A single baby carrot of average size (about 10 grams) has an estimated 1 gram of carbohydrate.

A cucumber stick of the same size has less than half a gram of carbohydrate.

So if you’re on a ketogenic diet and your carb limit is 20 grams per day, you will need to be very careful with carrots and the majority of your food choices should gravitate towards even lower carb vegetables, such as:

  • Cucumbers
  • Zucchini
  • Dark leafy greens (spinach, bok choy, etc.)

Vegetables with slightly higher levels of carbs that should be moderated include:

  • Carrots
  • Tomatoes
  • Onions
  • Garlic
  • Cauliflower

And if you’re taking a zero-carb approach to managing your diabetes, carrots will be completely off the menu, of course.

The glycemic load of carrots

The glycemic load of carrots

A food’s glycemic load is calculated by multiplying the glycemic index by the grams of carbohydrates in the food, then dividing that number by 100.

A glycemic load of under 10 is considered low, with a negligible impact on blood sugar levels.

The glycemic load of carrots is between 1 and 2, indicating that they are one of the foods with the lowest glycemic load possible.

Glycemic load, while probably superior to the glycemic index, is still not entirely accurate when judging a specific food’s impact on your unique body with its unique metabolism, genetics, gut microbiome, stress levels, and body composition.
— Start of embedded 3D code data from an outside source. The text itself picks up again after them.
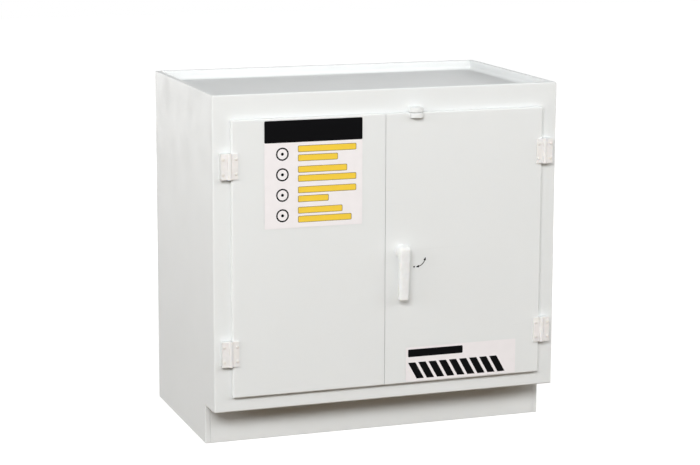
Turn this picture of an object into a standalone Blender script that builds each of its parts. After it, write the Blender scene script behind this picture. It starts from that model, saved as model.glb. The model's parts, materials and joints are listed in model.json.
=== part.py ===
"""White polyethylene safety cabinet: a welded case with a sump, a shelf and two hinged doors.

The left door is held by a slide bolt inside, and the right door by a lever latch. Lengths are in
metres. +X is to the right as seen from the front, +Y is to the back and +Z is up. The origin is on
the floor, under the middle of the part.
"""
from math import asin, cos, pi, sin

import bmesh
import bpy
from mathutils import Vector

# Case
CASE_WIDTH = 0.9144
CASE_DEPTH = 0.5588
CASE_HEIGHT = 0.89535
CASE_SHEET = 0.0127
FRAME_SHEET = 0.0127
SEAT_GAP = 0.0003
PANEL_ROUND = 0.0015
FRAME_ROUND = 0.0025
RECESS_DEPTH = 0.0254
KICK_HEIGHT = 0.1016
KICK_DEPTH = 0.087
RECESS_BEAD = 0.010
SUMP_BEAD = 0.006

# Shelf, with its lip and cleats
SHELF_HEIGHT = 0.450
SHELF_SHEET = 0.0095
SHELF_SETBACK = 0.050
LIP_RISE = 0.019
LIP_SHEET = 0.0095
CLEAT_SIZE = 0.019

# Doors
DOOR_SHEET = 0.0127
DOOR_STANDOFF = 0.0012
DOOR_SIDE_MARGIN = 0.0445
DOOR_TOP_MARGIN = 0.0605
DOOR_BOTTOM_MARGIN = 0.038
DOOR_OVERLAP = 0.013
DOOR_GAP = 0.0011
DOOR_ROUND = 0.003
MEETING_OFFSET = 0.0135
POST_WIDTH = 0.044

# Hinges
HINGE_HEIGHT = 0.0635
HINGE_END_DISTANCE = 0.1135
LEAF_REACH = 0.0215
LEAF_THICKNESS = 0.004
SPACER_ROUND = 0.0006
SPACER_CLEARANCE = 0.003
KNUCKLE_RADIUS = 0.0048
KNUCKLE_MIDDLE = 0.0265
KNUCKLE_PLAY = 0.0004
PIN_RADIUS = 0.0024
PIN_END = 0.0006
PIN_OFFSET = 0.006
SCREW_REACH = 0.0165
SCREW_RISE = 0.0185
SCREW_RADIUS = 0.0019
SCREW_HEAD_RADIUS = 0.0038
SCREW_HEAD_HEIGHT = 0.002
SCREW_GRIP = 0.009
SCREW_CROWN_SHARES = ((0.62, 0.92), (0.95, 0.5), (1, 0))

# Lever latch
LEVER_SETBACK = 0.043
LEVER_RISE = -0.002
LEVER_REACH = 0.032
LEVER_WIDTH = 0.029
LEVER_DROP = 0.1235
LEVER_END_WIDTH = 0.024
LEVER_END_THICKNESS = 0.019
LEVER_OUTER_KNEE = 0.010
LEVER_INNER_KNEE = 0.003
LEVER_NECK = 0.002
LEVER_END_ROUND = 0.005
LEVER_SQUARENESS = 4.0
SHAFT_RADIUS = 0.006
SHAFT_SOCKET = 0.016
SHAFT_END = 0.002
COLLAR_RADIUS = 0.0095
BUSH_RADIUS = 0.009
BUSH_FLANGE_RADIUS = 0.017
BUSH_FLANGE = 0.004
RUNNING_GAP = 0.0004
BEHIND_FRAME = 0.0015
TONGUE_THICKNESS = 0.008
TONGUE_HUB_RADIUS = 0.012
TONGUE_LENGTH = 0.035
TONGUE_TIP_RADIUS = 0.008
TONGUE_ROUND = 0.001
NUT_RADIUS = 0.011
NUT_THICKNESS = 0.007

# Padlock ears
EAR_WIDTH = 0.034
EAR_REACH = 0.033
EAR_SHEET = 0.0127
EAR_SETBACK = 0.080
EAR_GAP = 0.001
EAR_ROUND = 0.0015
SHACKLE_HOLE_RADIUS = 0.005
SHACKLE_HOLE_WALL = 0.0055

# Slide bolt inside the left door
BOLT_SETBACK = 0.055
BOLT_WIDTH = 0.018
BOLT_THICKNESS = 0.008
BOLT_LENGTH = 0.140
BOLT_ROUND = 0.001
BOLT_BELOW_RAIL = 0.007
BOLT_SHOW = 0.010
BOLT_BASE_WIDTH = 0.036
BOLT_BASE_HEIGHT = 0.110
BRIDGE_HEIGHT = 0.014
BRIDGE_WALL = 0.005
KNOB_RADIUS = 0.007
KNOB_LENGTH = 0.014
KNOB_REST = 0.003

# Facets of round shapes, the angle of an edge that stays sharp, and how far a cutter runs past
ROUND_SIDES = 24
SMALL_SIDES = 16
SCREW_SIDES = 12
NUT_SIDES = 6
KNUCKLE_STEPS = 14
NOSE_STEPS = 14
KNEE_STEPS = 5
GRIP_STEPS = 4
END_STEPS = 4
BEAD_STEPS = 4
DOOR_EDGE_STEPS = 3
PANEL_EDGE_STEPS = 2
SHARP_ANGLE = pi / 5
CUT_OVERRUN = 0.002

# Colours as base colour, roughness and metallic value
FINISHES = {
    "white_polyethylene": ((0.80, 0.81, 0.80), 0.42, 0.0),
    "natural_moulding": ((0.80, 0.78, 0.71), 0.38, 0.0),
    "white_moulding": ((0.82, 0.82, 0.80), 0.32, 0.0),
    "screw_nylon": ((0.78, 0.75, 0.70), 0.40, 0.0),
}

# Places that follow from the sizes, from the back to the front
WHOLE_DEPTH = CASE_DEPTH + DOOR_STANDOFF + DOOR_SHEET + LEVER_REACH
BACK_Y = WHOLE_DEPTH / 2
INNER_BACK_Y = BACK_Y - CASE_SHEET - SEAT_GAP
FRAME_Y = BACK_Y - CASE_DEPTH
FRAME_BACK_Y = FRAME_Y + FRAME_SHEET
CASE_FRONT_Y = FRAME_BACK_Y + SEAT_GAP
BEHIND_FRAME_Y = FRAME_BACK_Y + BEHIND_FRAME
KICK_Y = FRAME_Y + KICK_DEPTH
DOOR_BACK_Y = FRAME_Y - DOOR_STANDOFF
DOOR_Y = DOOR_BACK_Y - DOOR_SHEET
PIN_Y = DOOR_Y - SEAT_GAP - KNUCKLE_RADIUS

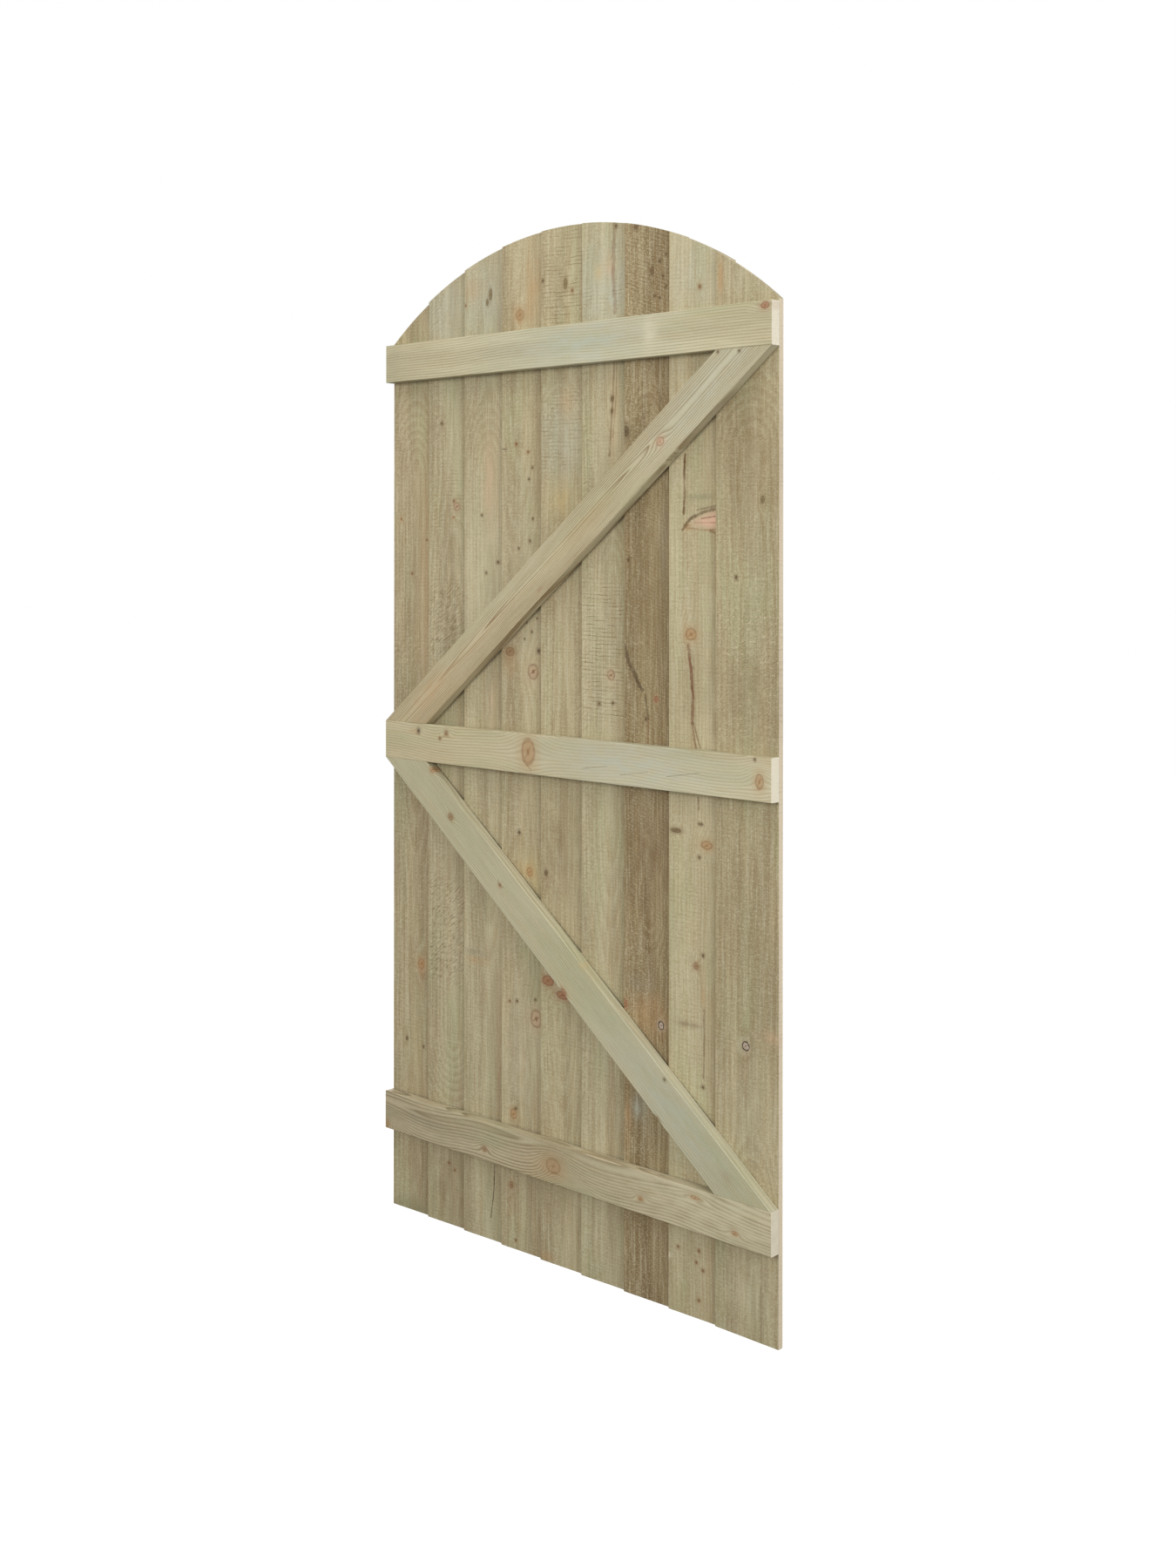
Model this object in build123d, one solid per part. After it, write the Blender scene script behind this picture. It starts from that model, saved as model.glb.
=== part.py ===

This study, entitled “Personalized Nutrition by Prediction of Glycemic Responses,” found that people varied wildly in their blood sugar response to the same foods.

The authors of the study noted that having a single score that supposedly ranks a portion of food according to its impact on blood sugar is misleading, and individual differences should be respected.

With this thought in mind, a better strategy for determining your own unique carb tolerance and blood sugar response to particular foods would involve a structured plan in which a certain amount of carbs are eaten from a single food source, first thing in the morning on an empty stomach, and blood sugar levels tested at baseline, 1 hour post-meal, and 2 hours post-meal.

Robb Wolf has just such a protocol in his book, Wired to Eat.

See this article for an example of this type of self-experimentation, as well as practical guidelines and applications.

While this is more painstaking than simply Googling the glycemic index of “X” food, it is likely to give you a much more accurate and certainly a much more individualized idea of what types of carbs you do well, and which ones you do poorly with.